▶ _SUPPLIED INFORMATION_
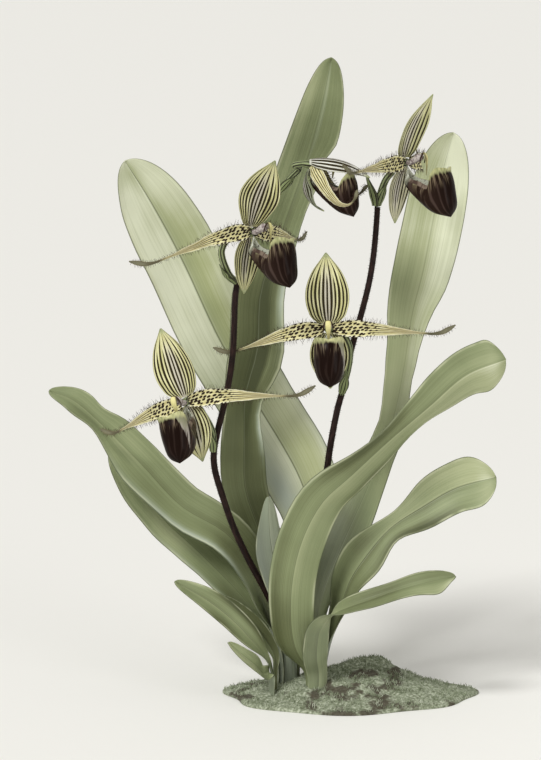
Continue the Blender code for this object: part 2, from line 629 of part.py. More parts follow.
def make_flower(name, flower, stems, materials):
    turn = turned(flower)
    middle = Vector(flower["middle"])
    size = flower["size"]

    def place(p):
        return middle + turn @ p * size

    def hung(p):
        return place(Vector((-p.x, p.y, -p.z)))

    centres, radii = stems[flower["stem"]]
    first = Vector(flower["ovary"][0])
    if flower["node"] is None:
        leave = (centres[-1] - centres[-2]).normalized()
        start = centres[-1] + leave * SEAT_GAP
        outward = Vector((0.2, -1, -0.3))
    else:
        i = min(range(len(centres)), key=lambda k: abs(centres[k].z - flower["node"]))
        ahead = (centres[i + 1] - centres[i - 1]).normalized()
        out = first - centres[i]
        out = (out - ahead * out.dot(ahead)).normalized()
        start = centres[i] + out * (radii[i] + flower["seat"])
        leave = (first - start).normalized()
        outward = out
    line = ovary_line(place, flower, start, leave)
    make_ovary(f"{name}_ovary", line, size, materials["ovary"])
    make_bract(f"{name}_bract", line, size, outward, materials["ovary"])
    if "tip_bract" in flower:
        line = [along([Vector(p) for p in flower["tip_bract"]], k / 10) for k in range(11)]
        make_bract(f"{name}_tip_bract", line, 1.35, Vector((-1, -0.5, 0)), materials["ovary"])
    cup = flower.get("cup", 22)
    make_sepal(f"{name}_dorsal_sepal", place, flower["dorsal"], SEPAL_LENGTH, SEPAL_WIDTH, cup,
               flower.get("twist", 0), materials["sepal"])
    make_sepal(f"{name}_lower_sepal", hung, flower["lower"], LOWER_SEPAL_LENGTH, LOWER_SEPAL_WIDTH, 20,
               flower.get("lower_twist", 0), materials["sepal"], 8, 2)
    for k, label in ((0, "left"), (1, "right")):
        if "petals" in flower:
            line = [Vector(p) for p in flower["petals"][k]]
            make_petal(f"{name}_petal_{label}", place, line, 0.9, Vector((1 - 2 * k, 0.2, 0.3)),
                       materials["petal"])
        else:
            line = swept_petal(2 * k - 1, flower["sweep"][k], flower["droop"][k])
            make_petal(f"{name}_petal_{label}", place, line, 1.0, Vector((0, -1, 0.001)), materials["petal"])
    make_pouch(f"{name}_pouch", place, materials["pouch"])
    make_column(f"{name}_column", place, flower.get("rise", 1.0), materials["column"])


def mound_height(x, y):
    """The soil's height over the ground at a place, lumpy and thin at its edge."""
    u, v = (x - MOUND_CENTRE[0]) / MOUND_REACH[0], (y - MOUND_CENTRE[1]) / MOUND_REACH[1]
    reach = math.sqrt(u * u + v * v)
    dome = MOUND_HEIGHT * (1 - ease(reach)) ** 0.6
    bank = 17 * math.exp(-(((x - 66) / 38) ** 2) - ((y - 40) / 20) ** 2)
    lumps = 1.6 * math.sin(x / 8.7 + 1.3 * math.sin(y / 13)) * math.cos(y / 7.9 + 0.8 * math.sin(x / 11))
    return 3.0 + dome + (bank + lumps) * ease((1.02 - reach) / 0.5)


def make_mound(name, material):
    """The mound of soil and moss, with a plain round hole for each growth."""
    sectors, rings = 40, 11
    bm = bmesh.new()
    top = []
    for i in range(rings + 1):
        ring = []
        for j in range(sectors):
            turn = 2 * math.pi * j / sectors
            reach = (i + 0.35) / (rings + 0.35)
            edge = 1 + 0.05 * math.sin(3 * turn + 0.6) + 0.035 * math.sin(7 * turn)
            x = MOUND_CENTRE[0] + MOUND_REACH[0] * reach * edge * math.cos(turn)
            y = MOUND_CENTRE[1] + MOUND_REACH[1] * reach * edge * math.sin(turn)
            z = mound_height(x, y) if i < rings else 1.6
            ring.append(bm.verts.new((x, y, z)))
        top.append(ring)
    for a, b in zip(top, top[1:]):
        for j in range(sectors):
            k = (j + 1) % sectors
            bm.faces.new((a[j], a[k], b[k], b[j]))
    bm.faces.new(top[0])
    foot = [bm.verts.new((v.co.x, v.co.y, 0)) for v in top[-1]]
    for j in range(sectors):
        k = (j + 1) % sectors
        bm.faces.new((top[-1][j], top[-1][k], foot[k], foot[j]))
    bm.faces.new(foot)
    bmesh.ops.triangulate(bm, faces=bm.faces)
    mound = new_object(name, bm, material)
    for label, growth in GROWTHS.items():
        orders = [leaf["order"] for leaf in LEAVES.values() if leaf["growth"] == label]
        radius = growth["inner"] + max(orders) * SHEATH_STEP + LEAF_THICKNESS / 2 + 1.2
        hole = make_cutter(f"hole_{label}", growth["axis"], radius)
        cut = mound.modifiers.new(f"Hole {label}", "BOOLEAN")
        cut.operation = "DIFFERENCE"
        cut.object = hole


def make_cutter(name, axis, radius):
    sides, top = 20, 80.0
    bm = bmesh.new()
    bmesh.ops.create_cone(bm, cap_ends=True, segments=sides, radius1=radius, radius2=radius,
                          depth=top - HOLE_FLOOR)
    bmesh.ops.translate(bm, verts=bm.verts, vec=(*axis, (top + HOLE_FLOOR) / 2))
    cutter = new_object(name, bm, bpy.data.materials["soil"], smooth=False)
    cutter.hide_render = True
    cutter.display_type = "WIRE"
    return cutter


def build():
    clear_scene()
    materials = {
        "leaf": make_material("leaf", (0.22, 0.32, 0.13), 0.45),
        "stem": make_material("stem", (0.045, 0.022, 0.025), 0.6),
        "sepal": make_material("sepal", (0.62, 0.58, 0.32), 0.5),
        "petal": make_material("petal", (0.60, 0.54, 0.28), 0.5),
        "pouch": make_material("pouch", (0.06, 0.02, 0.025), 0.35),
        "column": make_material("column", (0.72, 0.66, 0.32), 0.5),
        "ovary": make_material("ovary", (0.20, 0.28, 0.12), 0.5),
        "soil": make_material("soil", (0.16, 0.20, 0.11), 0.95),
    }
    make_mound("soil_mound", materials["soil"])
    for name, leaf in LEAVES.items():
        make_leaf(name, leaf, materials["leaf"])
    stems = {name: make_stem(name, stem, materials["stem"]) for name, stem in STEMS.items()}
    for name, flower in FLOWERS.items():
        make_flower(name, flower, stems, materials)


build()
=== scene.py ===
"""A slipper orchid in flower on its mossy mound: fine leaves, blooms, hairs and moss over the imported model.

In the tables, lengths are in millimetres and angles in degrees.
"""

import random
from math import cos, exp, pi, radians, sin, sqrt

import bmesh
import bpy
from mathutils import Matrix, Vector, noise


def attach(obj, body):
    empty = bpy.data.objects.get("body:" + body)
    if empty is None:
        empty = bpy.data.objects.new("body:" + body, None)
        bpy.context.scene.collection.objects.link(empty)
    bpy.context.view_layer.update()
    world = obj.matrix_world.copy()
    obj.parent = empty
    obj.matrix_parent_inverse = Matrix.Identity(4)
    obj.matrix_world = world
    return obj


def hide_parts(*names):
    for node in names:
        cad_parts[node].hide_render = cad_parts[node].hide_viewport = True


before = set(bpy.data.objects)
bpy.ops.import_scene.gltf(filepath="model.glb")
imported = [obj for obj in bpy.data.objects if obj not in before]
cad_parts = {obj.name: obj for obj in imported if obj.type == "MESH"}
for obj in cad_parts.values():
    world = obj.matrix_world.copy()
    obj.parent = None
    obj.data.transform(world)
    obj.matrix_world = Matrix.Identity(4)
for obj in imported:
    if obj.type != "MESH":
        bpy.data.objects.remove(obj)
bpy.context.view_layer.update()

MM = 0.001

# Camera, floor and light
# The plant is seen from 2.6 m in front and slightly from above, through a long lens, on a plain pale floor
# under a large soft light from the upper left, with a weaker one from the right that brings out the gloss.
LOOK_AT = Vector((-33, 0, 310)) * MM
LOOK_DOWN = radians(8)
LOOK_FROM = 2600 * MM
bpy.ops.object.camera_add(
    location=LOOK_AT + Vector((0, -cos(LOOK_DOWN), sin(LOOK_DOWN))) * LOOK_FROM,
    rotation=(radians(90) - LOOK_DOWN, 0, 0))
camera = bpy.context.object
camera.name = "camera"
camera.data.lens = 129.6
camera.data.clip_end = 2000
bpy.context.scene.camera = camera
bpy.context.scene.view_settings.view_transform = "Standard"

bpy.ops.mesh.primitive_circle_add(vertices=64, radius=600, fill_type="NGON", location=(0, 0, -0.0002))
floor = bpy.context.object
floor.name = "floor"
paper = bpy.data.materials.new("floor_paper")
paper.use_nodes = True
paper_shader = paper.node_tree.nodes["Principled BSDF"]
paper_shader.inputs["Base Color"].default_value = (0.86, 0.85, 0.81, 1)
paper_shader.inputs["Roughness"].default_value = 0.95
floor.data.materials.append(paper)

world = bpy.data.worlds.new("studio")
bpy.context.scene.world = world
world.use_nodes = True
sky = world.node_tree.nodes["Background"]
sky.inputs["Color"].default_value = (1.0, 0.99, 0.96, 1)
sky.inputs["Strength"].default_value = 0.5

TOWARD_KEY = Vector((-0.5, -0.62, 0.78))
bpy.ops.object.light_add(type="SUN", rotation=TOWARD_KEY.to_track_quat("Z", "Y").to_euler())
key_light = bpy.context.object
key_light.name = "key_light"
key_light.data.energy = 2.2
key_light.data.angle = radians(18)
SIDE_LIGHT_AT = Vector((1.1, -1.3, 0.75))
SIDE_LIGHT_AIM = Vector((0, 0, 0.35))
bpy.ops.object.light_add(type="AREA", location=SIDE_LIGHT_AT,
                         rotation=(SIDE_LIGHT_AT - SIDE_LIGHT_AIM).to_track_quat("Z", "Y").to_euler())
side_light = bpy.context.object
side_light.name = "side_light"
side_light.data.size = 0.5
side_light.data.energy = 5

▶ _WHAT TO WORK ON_
Reproduce, please, the lines of the material from its first line down to the line containing "return place(Vector((-p.x, p.y, -p.z)))", keeping both ends and nothing beyond them.

▶ _WRITTEN SOLUTION_
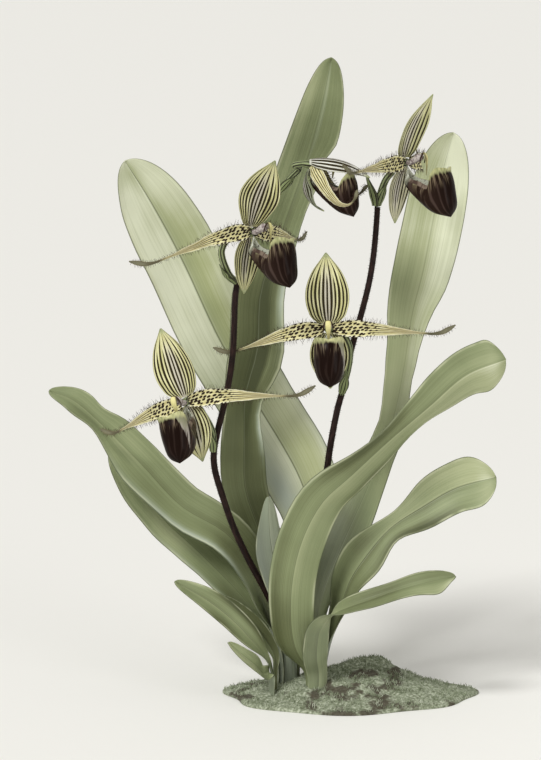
Continue the Blender code for this object: part 2, from line 629 of part.py. More parts follow.
def make_flower(name, flower, stems, materials):
    turn = turned(flower)
    middle = Vector(flower["middle"])
    size = flower["size"]

    def place(p):
        return middle + turn @ p * size

    def hung(p):
        return place(Vector((-p.x, p.y, -p.z)))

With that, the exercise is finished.